The chimp, named Ham, survived his January 1961 flight onboard a Mercury Redstone rocket, emerging tired and slightly dehydrated, but otherwise none the worse for wear. So four months later, on May 5, Shepard clambered atop a very similar rocket, ready to become the first American in space.
The pressure to succeed was overwhelming, particularly because Soviet cosmonaut Yuri Gagarin had just completed an orbit of Earth the previous month.
“It was one of the most thrilling of the flights; perhaps, in a sense, the most fearful for me,” CBS anchor Walter Cronkite, who was at Cape Canaveral, Fla., for the launch, would recall at an anniversary event 30 years later. “We had watched Redstone rockets blowing up on the pad and blowing up in test flights. I had a strong feeling that perhaps we were rushing the launching of man into space to compete with the Russians. I really had my fingers crossed.”
For four unbearable hours, Shepard sat inside the cramped Mercury capsule as engineers tested and adjusted and retested every aspect of the craft. If he was preoccupied by thoughts of every disaster that could befall him, he didn't discuss them. (A story about Shepard relieving himself in his spacesuit, on the other hand, is now NASA legend.)
In the end, it took just 15 minutes for Shepard to soar 115 miles above Earth, graze the edge of space, and plummet back into the sea.
''He crawled on top of that rocket that had never before flown into space with a person aboard and he did it. That was an unbelievable act of courage,” former NASA administrator Daniel Goldin told the New York Times after Shepard died in 1998.
The next impossible task was to not just touch space, but navigate it. That job fell to John Glenn the following year. He would be orbiting the Earth on an Atlas rocket — known for its power but not for reliability. The very first time Glenn watched one of these rockets launch, it blew up. “That wasn't a confidence builder,” he said at a 50th anniversary event organized by NASA.
In an essay for Life, Glenn wrote that he dwelled endlessly on the prospect of flight. Several times a day, he tried to visualize the moment of lift off, what it would be like to feel the Earth recede beneath him, to sense gravity loosen its grip.
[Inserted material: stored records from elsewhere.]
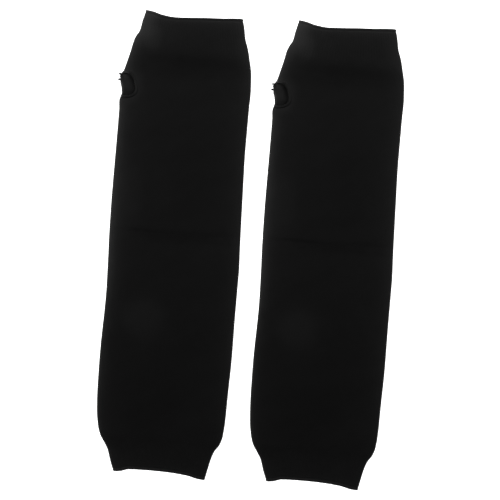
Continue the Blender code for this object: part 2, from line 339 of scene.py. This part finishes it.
def patches(places, x, along):
    """The amounts of all the places together. Each is round, with a soft edge."""
    total = np.zeros_like(x)
    for across, middle, half_width, half_height, amount in places:
        fade = np.hypot((x / MM - across) / half_width, (along / MM - middle) / half_height)
        total += amount * np.exp(-(fade**4))
    return total


print(len(TONE_AND_PAINTED_LIGHT), "places on the outside and", len(INSIDE_PAINTED_SHADING), "on the inside differ in tone")

# %% Painted glow of the folds and the open ends
# Painted highlight along the folds. At an along in millimetres, the left fold's amount, then the right
# fold's.
FOLD_GLOW = np.array([
    (-200.0, 1.4, 2.0),
    (-130.0, 1.6, 3.8),
    (-60.0, 3.2, 5.2),
    (0.0, 7.2, 6.0),
    (100.0, 6.0, 6.0),
    (200.0, 7.0, 5.2),
]).T
NEAR_FOLD = 4.0 * MM  # most of it fades over this distance,
NEAR_SHARE = 0.8
FAR_FOLD = 22.0 * MM  # and the rest more slowly

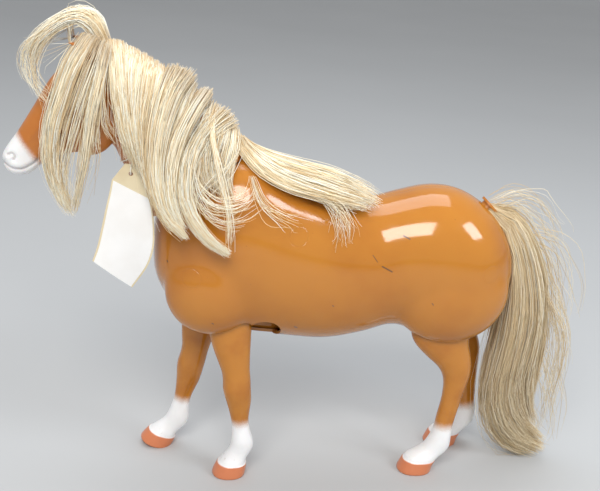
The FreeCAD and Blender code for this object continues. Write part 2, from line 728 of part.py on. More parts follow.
def hanging_lock(name, prefix, count):
    """Lock on the left side, through level ellipses, in the head's own frame."""
    sections = []
    for number in range(1, count + 1):
        cell = f"dim.{prefix}_{number}"
        section = flat_ellipse(f"{name}_{number}", f"{cell}_dx", f"{cell}_up", f"{cell}_long",
                               f"{cell}_thick")
        sections.append(bind(section, place_y=f"-{cell}_out"))
    return loft(name, sections)


def skin_space(name, first, last):
    """The head between two of its stations, grown by the gap that all hair keeps from the skin."""
    return loft(name, [head_section(f"{name}_{n}", n, "(-dim.mane_gap)") for n in range(first, last + 1)],
                ruled=True)


def hair_sheet(name, first, last, thickness, region):
    """Outside of a layer of hair between two head stations, kept where the region box is."""
    outer = loft(name + "_outer", [head_section(f"{name}_outer_{n}", n, f"(-dim.mane_gap - {thickness})")
                                   for n in range(first, last + 1)], ruled=True)
    return combine("Part::MultiCommon", name, [outer, region])


def mane():
    """Hair rooted along the crest: a layer down the left of the neck, with the shoulder and back locks."""
    region = box("mane_region", *MANE_REGION)
    throat_box = box("mane_throat_box", *THROAT_REGION)
    throat = doc.addObject("Part::Compound", "mane_throat")
    throat.Links = [throat_box]
    turned(throat, Vector(0, -1, 0))
    bind(throat, turn="dim.throat_clear_lean", place_x="dim.throat_clear_x", place_z="dim.throat_clear_z")
    layer = cut("mane_trimmed", hair_sheet("mane_layer", 1, 5, "dim.mane_thickness", region), [throat])
    back = []
    for number in range(1, len(BACK_LOCK) + 1):
        cell = f"dim.back_lock_{number}"
        section = doc.addObject("Part::Ellipse", f"back_lock_{number}")
        section.Placement = lying(Vector(0, 1, 0), Vector(0, 0, 1))
        bind(section, MajorRadius=f"{cell}_wide", MinorRadius=f"{cell}_tall", place_x=f"{cell}_dx",
             place_y=f"-{cell}_out", place_z=f"{cell}_up")
        back.append(section)
    locks = [hanging_lock("shoulder_lock", "shoulder_lock", len(SHOULDER_LOCK)), loft("back_lock", back)]
    whole = combine("Part::MultiFuse", "mane_whole", [layer] + locks)
    item = cut("mane_cut", whole, [skin_space("mane_skin", 1, 5)])
    item.Refine = False
    neck_place(item)
    finish(item, "mane_hair")


def forelock():
    """Hair rooted at the poll: a layer over the brow, a hanging face lock and a loose tuft."""
    region = box("forelock_region", *FORELOCK_REGION)
    layer = hair_sheet("forelock_layer", 5, 7, "dim.forelock_thickness", region)
    tuft = [leaning_ellipse(f"tuft_{n}", f"tuft_{n}", f"dim.tuft_{n}_dx", f"dim.tuft_{n}_up")
            for n in range(1, len(TUFT_STATIONS) + 1)]
    whole = combine("Part::MultiFuse", "forelock_whole",
                    [layer, hanging_lock("face_lock", "face", len(FACE_LOCK)), loft("forelock_tuft", tuft)])
    ears = [ear("left_ear_hole", -1, "dim.ear_gap"), ear("right_ear_hole", 1, "dim.ear_gap")]
    item = cut("forelock_cut", whole, ears + [skin_space("forelock_skin", 4, 8)])
    neck_place(item)
    finish(item, "forelock_hair")


def tail():
    """One bundle of hair from the plug down to the ground."""
    sections = [leaning_ellipse(f"tail_{n}", f"tail_{n}", f"dim.rear_axle_x + dim.tail_{n}_dx",
                                f"dim.axle_height + dim.tail_{n}_up")
                for n in range(1, len(TAIL_STATIONS) + 1)]
    finish(loft("tail_lock", sections), "tail_hair")


# ---------------------------------------------------------------- strung tag

def knot_point():
    """Where the string is knotted, on the loop round the neck: in the head's own frame."""
    low = Vector(size("head_3_low_x"), 0, size("head_3_low_z"))
    high = Vector(size("head_3_high_x"), 0, size("head_3_high_z"))
    middle = (low + high) / 2
    grow = size("string_gap") + size("string_radius")
    along = (low - middle).Length + grow
    out = size("head_3_wide") + grow
    angle = math.radians(size("knot_angle"))
    forward = (low - middle).normalize() * along * math.cos(angle)
    return middle + forward + Vector(0, -out * math.sin(angle), 0)


def head_origin():
    tilt = math.radians(size("neck_tilt"))
    return Vector(size("front_axle_x") + size("neck_dx") - size("neck_gap") * math.sin(tilt), 0,
                  size("axle_height") + size("neck_up") + size("neck_gap") * math.cos(tilt))


def tag_string():
    """String round the throat, under the mane, with its knot on the left."""
    low = Vector(size("head_3_low_x"), 0, size("head_3_low_z"))
    high = Vector(size("head_3_high_x"), 0, size("head_3_high_z"))
    middle = (low + high) / 2
    grow = size("string_gap") + size("string_radius")
    tip_point = middle + (low - middle).normalize() * ((low - middle).Length + grow)
    side_point = middle - Vector(0, size("head_3_wide") + grow, 0)
    path = Part.Wire([Part.Ellipse(tip_point, side_point, middle).toShape()])
    start = Part.Circle(tip_point, Vector(0, 1, 0), size("string_radius")).toShape()
    ring = path.makePipeShell([Part.Wire([start])], True, True)
    knot = Part.makeSphere(size("knot_radius"), knot_point() - Vector(0, size("knot_radius"), 0))
    item = doc.addObject("Part::Feature", "string_ring")
    item.Shape = ring.fuse(knot)
    item.Placement = Placement(head_origin(), Rotation())
    finish(item, "tag_string")


def tag_frame():
    """Placement of the tag: top middle of the card, just under the knot."""
    knot = head_origin() + knot_point()
    drop = size("knot_radius") + size("string_gap") + 2 * size("tag_loop_radius") - size("tag_hole_inset")
    top = Vector(knot.x, size("tag_y"), knot.z - drop)
    return Placement(top, Rotation(Vector(0, 0, 1), -size("tag_turn")))


def paper_tag():
    """Card with two clipped corners and a hole, and the loop of string that it hangs by."""
    width, length = size("tag_width"), size("tag_length")
    corner, thick = size("tag_corner"), size("tag_thickness")
    outline = [(-width / 2 + corner, 0), (width / 2 - corner, 0), (width / 2, -corner),
               (width / 2, -length), (-width / 2, -length), (-width / 2, -corner)]
    points = [Vector(x, -thick / 2, z) for x, z in outline]
    card = Part.Face(Part.makePolygon(points + points[:1])).extrude(Vector(0, thick, 0))
    hole_start = Vector(0, -2 * thick, -size("tag_hole_inset"))
    hole = Part.makeCylinder(size("tag_hole_radius"), 4 * thick, hole_start, Vector(0, 1, 0))
    item = doc.addObject("Part::Feature", "tag_card")
    item.Shape = card.cut(hole)
    item.Placement = tag_frame()
    finish(item, "paper_tag")
    loop = doc.addObject("Part::Torus", "tag_loop_ring")
    bind(loop, Radius1="dim.tag_loop_radius", Radius2="dim.string_radius")
    place = tag_frame()
    ring_middle = Vector(0, 0, size("tag_loop_radius") - size("tag_hole_inset"))
    upright = place.Rotation.multiply(Rotation(Vector(0, 1, 0), 90))
    loop.Placement = Placement(place.multVec(ring_middle), upright)
    finish(loop, "tag_loop")


# ---------------------------------------------------------------- build and write

fill_sheet()
body_half(-1, "left_body_half")
body_half(1, "right_body_half")
shell_screws()
for axle_pair in ("front", "rear"):
    axle_set(axle_pair)
leg("front_left_leg", "front", -1, "0")
leg("front_right_leg", "front", 1, "dim.front_swing")
leg("rear_left_leg", "rear", -1, "0")
leg("rear_right_leg", "rear", 1, "dim.rear_swing")
head_and_neck()
neck_plug()
neck_retainer()
tail_plug()
mane()
forelock()
tail()
tag_string()
paper_tag()

doc.recompute()
for item in doc.Objects:
    if "Invalid" in item.State or "Error" in item.State:
        raise RuntimeError(f"{item.Name}: {item.State}")
for item in parts:
    if item.Shape.isNull() or not item.Shape.isValid():
        raise RuntimeError(f"{item.Label}: bad shape")
os.makedirs("parts", exist_ok=True)
for item in parts:
    item.Shape.exportStep(f"parts/{item.Label}.step")
    print(item.Label, [round(solid.Volume) for solid in item.Shape.Solids])
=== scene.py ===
# %% [markdown]
# # A doll-size toy horse
# The real toy is a hollow body of hard glossy plastic in two halves, four moulded legs that swing
# on steel axles, a soft vinyl head on a turning neck, and rooted hair that is combed by hand.
# This file gives that frame its looks: smooth moulded skins, sprayed paint and thousands of fibres.
# Everything is in metres, but horses of this size are easier to think of in millimetres, so the
# tables below are in millimetres and are multiplied by MM where a mesh is made.

# %% Load the frame
import math

import bmesh
import bpy
import numpy as np
from mathutils import Matrix, Vector
from mathutils.bvhtree import BVHTree


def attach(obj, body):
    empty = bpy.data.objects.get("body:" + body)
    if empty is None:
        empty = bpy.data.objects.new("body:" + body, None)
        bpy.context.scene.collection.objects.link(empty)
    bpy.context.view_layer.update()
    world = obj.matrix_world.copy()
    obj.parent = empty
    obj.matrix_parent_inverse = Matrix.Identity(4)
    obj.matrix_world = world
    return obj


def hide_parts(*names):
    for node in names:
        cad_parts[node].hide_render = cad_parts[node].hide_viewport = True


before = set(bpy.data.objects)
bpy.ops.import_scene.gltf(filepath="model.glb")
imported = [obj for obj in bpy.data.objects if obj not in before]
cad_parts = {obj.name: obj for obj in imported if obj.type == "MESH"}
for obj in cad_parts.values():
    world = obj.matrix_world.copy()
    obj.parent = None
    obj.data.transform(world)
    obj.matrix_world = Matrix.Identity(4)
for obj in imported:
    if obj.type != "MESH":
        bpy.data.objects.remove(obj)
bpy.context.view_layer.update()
MM = 0.001

# %% [markdown]
# ## The camera
# The toy stands on a table and is seen from its left side, from a little above its back. A 60 mm
# lens keeps the far legs close in size to the near ones. The three axes of the camera are written
# as rows, because a camera looks along its own -Z.

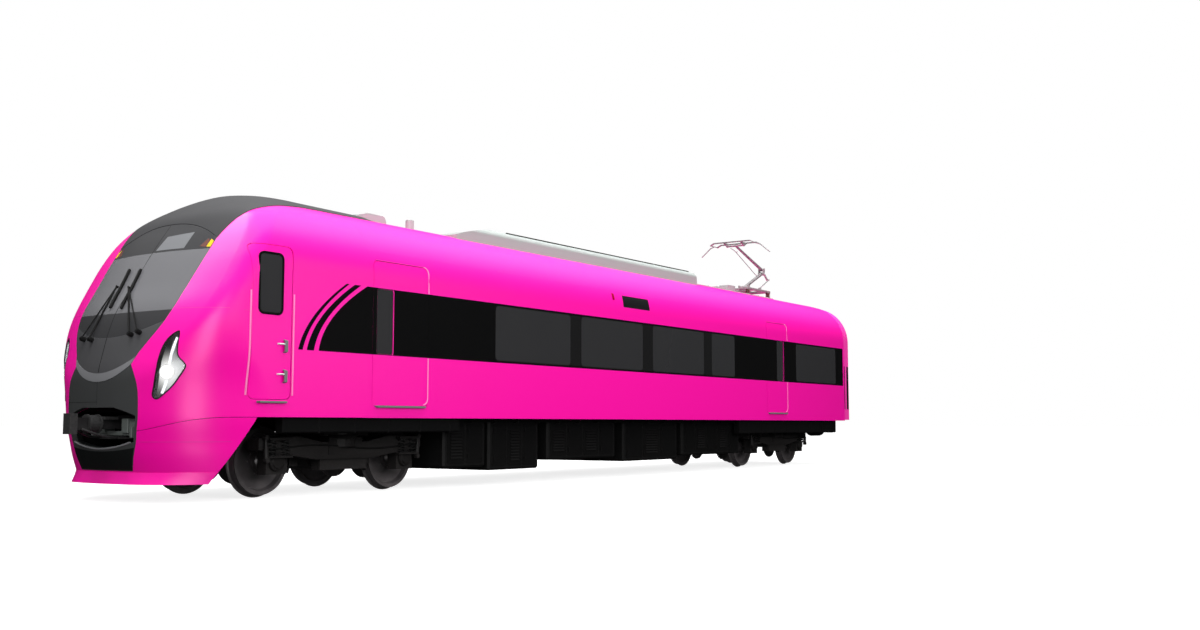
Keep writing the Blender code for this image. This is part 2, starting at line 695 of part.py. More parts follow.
def make_cab_shell(car, paint):
    """The moulded cab, with its windscreen opening, lamp openings and cab doorways."""
    mesh = nose_shell_mesh("cab_shell", SEAM_FRONT_Z - 0.05, SHELL_TOP_Z, CAB_REAR + GAP, CAB_SKIN)
    shell = link("cab_shell", mesh, paint["pink"], car)
    cuts = [
        prism_mesh("below_seam", seam_outline(), "x", 15.0, 19.4),
        front_cutter("windscreen_hole", windscreen_outline(), 0.0004),
        front_cutter("mask_hole", mask_outline(), 0.0004),
        front_cutter("panel_hole", panel_outline(), 0.0004),
    ]
    for side in (1, -1):
        cuts.append(front_cutter("lamp_hole", [(side * y, z) for y, z in HEADLIGHT], 0.0004))
        cuts += cab_doorway_meshes(side)
    combine(shell, "DIFFERENCE", cuts, car)
    return shell


def make_skin_piece(car, material, name, keep, thickness, low_z, high_z, cuts=(), origin=(0.0, 0.0, 0.0)):
    """The piece of the nose's surface that lies inside a keeping solid."""
    mesh = nose_shell_mesh(name, low_z, high_z, 16.9, thickness)
    obj = link(name, mesh, material, car, origin)
    combine(obj, "INTERSECT", [keep], car)
    combine(obj, "DIFFERENCE", list(cuts), car)
    return obj


def make_nose_pieces(car, paint):
    glass, dark, black, lamp = (paint[key] for key in ("glass", "hood", "black", "lamp"))
    keep = front_cutter("windscreen_outline", windscreen_outline())
    make_skin_piece(car, glass, "windscreen", keep, GLASS, 1.80, 3.62)
    keep = front_cutter("mask_outline", shrunk(mask_outline()))
    make_skin_piece(car, dark, "front_mask", keep, GLASS, 1.25, 2.3)
    keep = front_cutter("panel_outline", shrunk(panel_outline()))
    mouth = front_cutter("mouth", mouth_outline())
    make_skin_piece(car, black, "nose_panel", keep, CAB_SKIN, LIP_TOP_Z + GAP, 1.75, [mouth])
    for side in (1, -1):
        name = "headlight_left" if side > 0 else "headlight_right"
        keep = front_cutter(name + "_outline", [(side * y, z) for y, z in HEADLIGHT])
        make_skin_piece(car, lamp, name, keep, CAB_SKIN, 1.1, 2.1)


def shrunk(outline, amount=0.001):
    centre = np.mean(outline, axis=0)
    return [tuple(centre + (np.array(p) - centre) * (1 - amount)) for p in outline]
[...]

His launch was delayed several times, but Glenn projected confidence as he prepped to take flight on the morning of Feb. 20, 1962. “You fear the least what you know the most about,” he once said.
But NASA engineers, who watched his rocket take off via periscope from a bunker 1,000 feet away, marveled at the astronaut's courage.
The flight, which took four hours, 55 minutes and 23 seconds, was uneventful until its final moments.
“As I got into the heat of reentry,” he told The Washington Post in 1987, “I glanced out the window, and there were big flaming chunks that were coming back by the window, back along the flight path, and . . . I can still see them to this day, they were so vivid. A lot of little sparks, pieces and so on, but good sized chunks [too]. And I couldn't be certain at that time whether it was the retro-pack or the heat shield. So that caused considerable apprehension.”
It was the heat shield, which had come loose from the force of reentry. A light flickered on at mission control warning that the shield could come off. Everyone in that engineer bunker knew that the spacecraft might burn up, and Glenn with it.
There was nothing but silence for a few, harrowing minutes as communications were cut by the ionization barrier that built up around the plummeting capsule. Then, a moment after splashdown, Glenn's voice came across the radio saying, “Boy, that was a real fireball!”
These days, Americans are sent into space several times a year, and rocket launches feel almost routine. Certainly, there's still a lot that can go wrong. But Glenn and his colleagues proved that it can also go right. We can be a space-faring species.
For evidence of that impossibility-made-real, just go outside and look up: High above us, humans are circling the Earth aboard the International Space Station, a tiny pinprick of light spinning across the sky.
Correction: A previous version of this article misstated the date of Glenn’s orbital flight. It was Feb. 20, 1962.